The backdrivability problem doesn't have a clean solution. It has a set of engineering tradeoffs, and every team building a legged robot will navigate those tradeoffs differently depending on their torque requirements, joint geometry constraints, and control architecture. What we do know is that treating backdrivability as a first-class design requirement — not an afterthought — produces better outcomes than trying to compensate for a locked joint in software after the fact.

Where This Leaves Hardware Teams Today

The actuator supply chain for humanoid robotics is still immature.
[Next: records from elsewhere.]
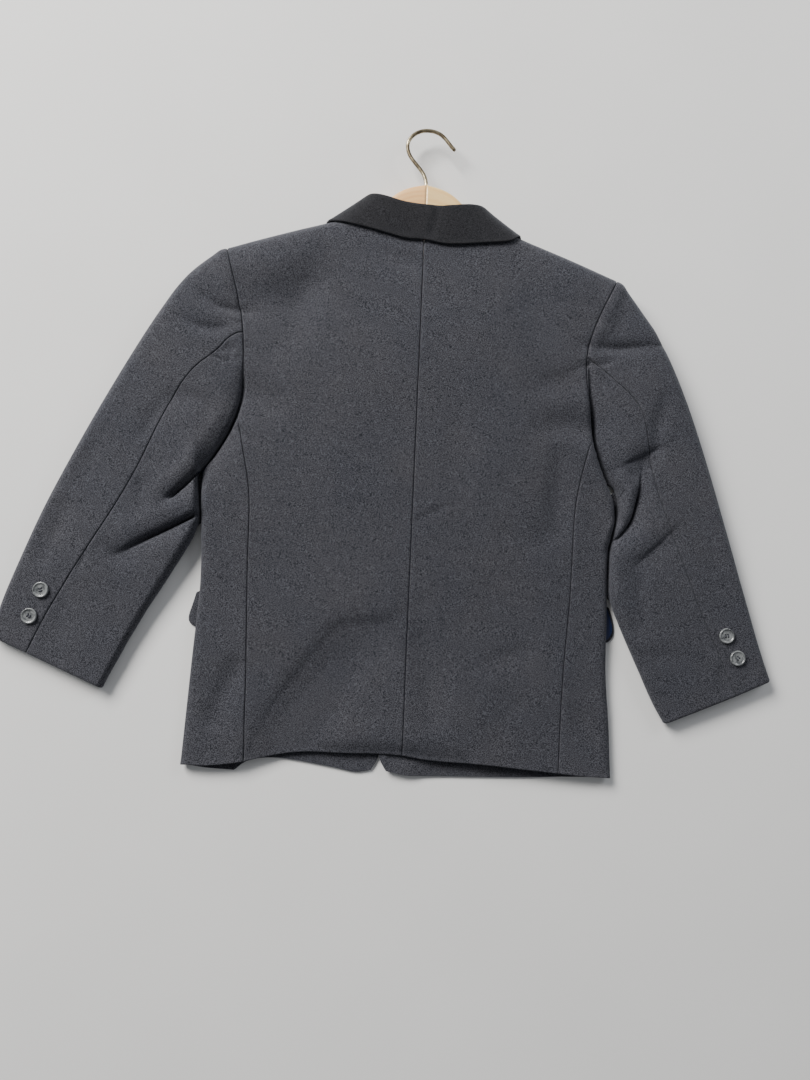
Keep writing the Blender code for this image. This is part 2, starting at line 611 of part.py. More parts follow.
def hanger():
    """Two joined wooden halves and the wire hook screwed between them."""
    angles = np.radians(np.arange(0, 360, 30))
    squircle = np.stack([np.sign(np.cos(angles)) * np.abs(np.cos(angles)) ** 0.7,
                         np.sign(np.sin(angles)) * np.abs(np.sin(angles)) ** 0.7], axis=1) * 0.5
    bore = loft("hook_bore", [[(JOINT_X + 2.3 * c, y, HANGER_Z + 2.3 * s) for c, s in
                               zip(np.cos(angles), np.sin(angles))] for y in (549, 580)], "wood")
    bore.hide_render = True
    bore.display_type = "WIRE"
    for side, sign in (("left", -1), ("right", 1)):
        rings = []
        for xt, yt, xb, yb, t in ARM:
            drop = 6 * smooth(xt / 190) if side == "right" else 0
            a = np.array([JOINT_X + sign * xt, yt - drop])
            b = np.array([JOINT_X + sign * xb, yb - drop])
            rings.append([(*((a + b) / 2 + (a - b) * u), HANGER_Z + t * w) for u, w in squircle])
        half = loft(f"hanger_half_{side}", rings, "wood")
        cut = half.modifiers.new("bore", "BOOLEAN")
        cut.operation = "DIFFERENCE"
        cut.solver = "EXACT"
        cut.object = bore
    line = path(HOOK, 2)
    turns = np.radians(np.arange(0, 360, 40))
    rings = []
    for share in np.linspace(0, 1, 33):
        step = unit(line(min(share + 0.01, 1)) - line(max(share - 0.01, 0)))
        r = 1.9 if 0 < share < 1 else 1.3
        rings.append([(*(line(share) + np.array([step[1], -step[0]]) * r * c), HANGER_Z + r * s)
                      for c, s in zip(np.cos(turns), np.sin(turns))])
    loft("hanger_hook", rings, "brass")


GRIDS = body_and_sleeves()
collar()
for half in PLAN:
    lapel(half)
    flap(half)
    for number, spot in enumerate(CUFF_BUTTONS[half], 1):
        height, tilt = surface_at(GRIDS[f"top_sleeve_{half}"], *spot)
        button(f"cuff_button_{half}_{number}", np.array([*spot, height]) + tilt * 0.45, tilt)
for number, spot in enumerate(FRONT_BUTTONS, 1):
    button(f"front_button_{number}", (*spot, 3.4), (0, 0, -1), 9.0, 3.2)
hanger()
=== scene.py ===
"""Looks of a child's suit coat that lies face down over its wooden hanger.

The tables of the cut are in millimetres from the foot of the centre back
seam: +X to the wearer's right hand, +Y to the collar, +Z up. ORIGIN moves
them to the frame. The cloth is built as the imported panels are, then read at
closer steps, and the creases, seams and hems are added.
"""

import bmesh
import bpy
import numpy as np
from mathutils import Matrix, Vector


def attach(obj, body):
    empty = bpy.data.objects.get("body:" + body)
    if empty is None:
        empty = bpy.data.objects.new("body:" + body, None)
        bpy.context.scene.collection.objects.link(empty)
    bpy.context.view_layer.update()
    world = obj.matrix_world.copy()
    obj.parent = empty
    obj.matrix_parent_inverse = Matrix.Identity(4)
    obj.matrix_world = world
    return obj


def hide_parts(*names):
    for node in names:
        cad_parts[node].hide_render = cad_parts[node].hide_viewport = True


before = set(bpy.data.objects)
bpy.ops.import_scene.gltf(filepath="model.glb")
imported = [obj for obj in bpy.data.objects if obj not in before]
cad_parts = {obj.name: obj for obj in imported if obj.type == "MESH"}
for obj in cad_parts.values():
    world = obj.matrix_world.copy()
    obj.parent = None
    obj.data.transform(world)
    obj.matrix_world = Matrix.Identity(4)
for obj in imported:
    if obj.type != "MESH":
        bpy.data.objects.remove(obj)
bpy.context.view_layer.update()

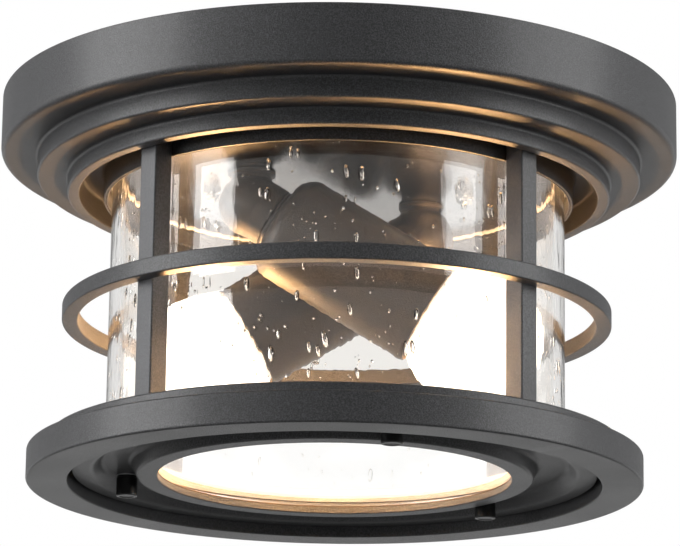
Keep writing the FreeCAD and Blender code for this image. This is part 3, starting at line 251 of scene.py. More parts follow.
def piece(name, surface, finish, body, *nodes, sharp=38, slot=None):
    """One object from a surface in millimetres, placed in its mesh."""
    points, faces = surface
    mesh = bpy.data.meshes.new(name)
    corners = np.concatenate([block.ravel() for block in faces])
    sides = np.concatenate([np.full(len(block), block.shape[1]) for block in faces])
    mesh.vertices.add(len(points))
    mesh.vertices.foreach_set("co", (points * MM).astype(np.float32).ravel())
    mesh.loops.add(len(corners))
    mesh.loops.foreach_set("vertex_index", corners.astype(np.int32))
    mesh.polygons.add(len(sides))
    mesh.polygons.foreach_set("loop_start", (np.cumsum(sides) - sides).astype(np.int32))
    mesh.update(calc_edges=True)
    mesh.shade_smooth()
    mesh.set_sharp_from_angle(angle=math.radians(sharp))
    thing = bpy.data.objects.new(name, mesh)
    bpy.context.collection.objects.link(thing)
    mesh.materials.append(finish)
    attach(thing, body)
    if nodes:
        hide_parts(*nodes)
    triangles = int((sides - 2).sum())
    print(f"{name}: {triangles} triangles on {body}")
    return thing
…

Most commercially available joint modules were designed for collaborative robot arms, where backdrivability matters but not in the same way as for dynamic legged locomotion. The torque density targets, backdrive thresholds, and shock load requirements for a bipedal robot knee differ substantially from what a cobot wrist sees.

Teams building serious legged platforms today have roughly three paths: spend 6–18 months on custom actuator development, accept the performance compromises of off-the-shelf cobot components, or source from the small set of suppliers specifically targeting this application. Each path has real costs. The custom hardware path is the one we know best from our own history — and the one that convinced us to build actuator modules designed specifically for this problem.

The hardest part of backdrivability isn't the physics. It's that the physics interacts with every other system constraint at once — torque density, package volume, thermal management, and control bandwidth all have to be satisfied simultaneously. That's why teams keep hitting the wall: not because the problem is mysterious, but because the right tradeoffs require hardware built around this use case from the start.